Tuttavia, obtorto collo – perché noi vorremmo uscire dal carcere, non discutere delle condizioni di permanenza – dobbiamo seguire il dibattito in corso che promette di diventare decisivo per l’andamento dell’economia del nostro Paese nei prossimi anni.

Così come purtroppo lo è stato per gli ultimi dieci.

“Perché il documento della Germania può convenire all’Italia” è il titolo dell’intervento sul Sole 24 Ore del professor Giovanni Tria  – ministro dell’economia nel governo Conte 1 – che ha espresso una posizione originale che farà discutere, su cui è anche possibile (parzialmente) concordare.

Tria commento il “non paper” (in altre parole, uno scritto troppo breve per essere considerato un “paper”, poco più di una dichiarazione di principio) di tre pagine rilasciato dal governo tedesco a proposito della proposta della Commissione sul tavolo dallo scorso novembre.

Tria è sorprendentemente d’accordo con i tedeschi, con motivazioni non banali, probabilmente dettate anche dai suoi 14 mesi in prima linea a negoziare con le istituzioni europee sui temi economici.

In primo luogo, concorda con i tedeschi quando affermano che il percorso di riduzione del rapporto debito/PIL, negoziato con la Commissione, non può basarsi sull’analisi di sostenibilità del debito.

Questa analisi (DSA) crea ed accentua infatti una segmentazione del mercato dei titoli pubblici degli Stati membri molto pericolosa. Si apre la strada a valutazioni del rischio “molto sensibili alle assunzioni che la determinano”. Tali valutazioni, “soprattutto se condotte ufficialmente, possono essere sempre interpretate male dai mercati e sono suscettibili di generare instabilità finanziaria”.

Insomma, una miccia accesa nella polveriera dei mercati. Parole pesanti come macigni, soprattutto se si considera che la DSA è anche uno degli elementi introdotti dal Mes riformato in attesa di ratifica.

Ma Tria non si ferma qua. Proprio perché rifugge dalla trattatativa “opaca e indeterminata”, abbraccia la proposta tedesca di “criteri quantitativi, chiari, verificabili e uguali per tutti”. La sua preoccupazione è che “se le regole non sono chiare, non è detto che la loro applicazione rispetterà sempre una corretta neutralità politica”. Qui sembra proprio che in Tria sia ancora vivo il ricordo di quei mesi dell’autunno 2018, quando la sua legge di bilancio venne tenuta a bagnomaria per qualche settimana dalla Commissione che ogni giorno agitava il ricatto dello spread. In quei giorni la “neutralità politica” era merce rara.

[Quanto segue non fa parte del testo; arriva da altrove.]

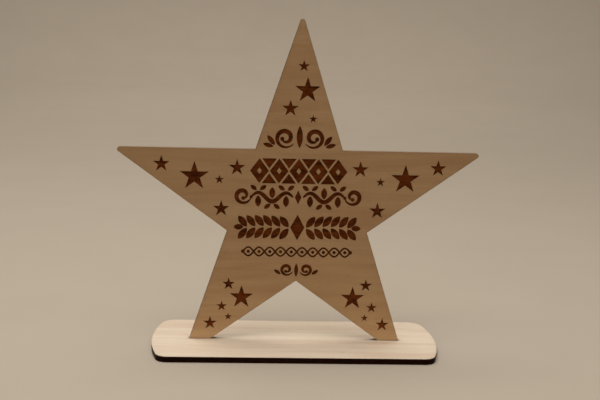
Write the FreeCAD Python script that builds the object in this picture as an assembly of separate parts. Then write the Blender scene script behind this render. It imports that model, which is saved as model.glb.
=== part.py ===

Tria non sembra più di tanto spaventato dai parametri quantitativi richiesti dalla Germania. Non si ritiene sia un problema la riduzione del debito/PIL di almeno 1 punto percentuale all’anno. Né lo spaventa la regola della riduzione della spesa (la crescita deve inferiore a quella del PIL potenziale). Cosa includere nella spesa (investimenti fuori?) è materia di negoziato, su cui l’Italia può e deve impegnarsi.

Tutto, pur di non finire nella trappola di piani “concordati” (con la pericolosità insita in tale definizione) ma rigidi, che a Tria ricordano tanto il PNRR. E tanto basti.

Di uscire dal carcere non se ne parla.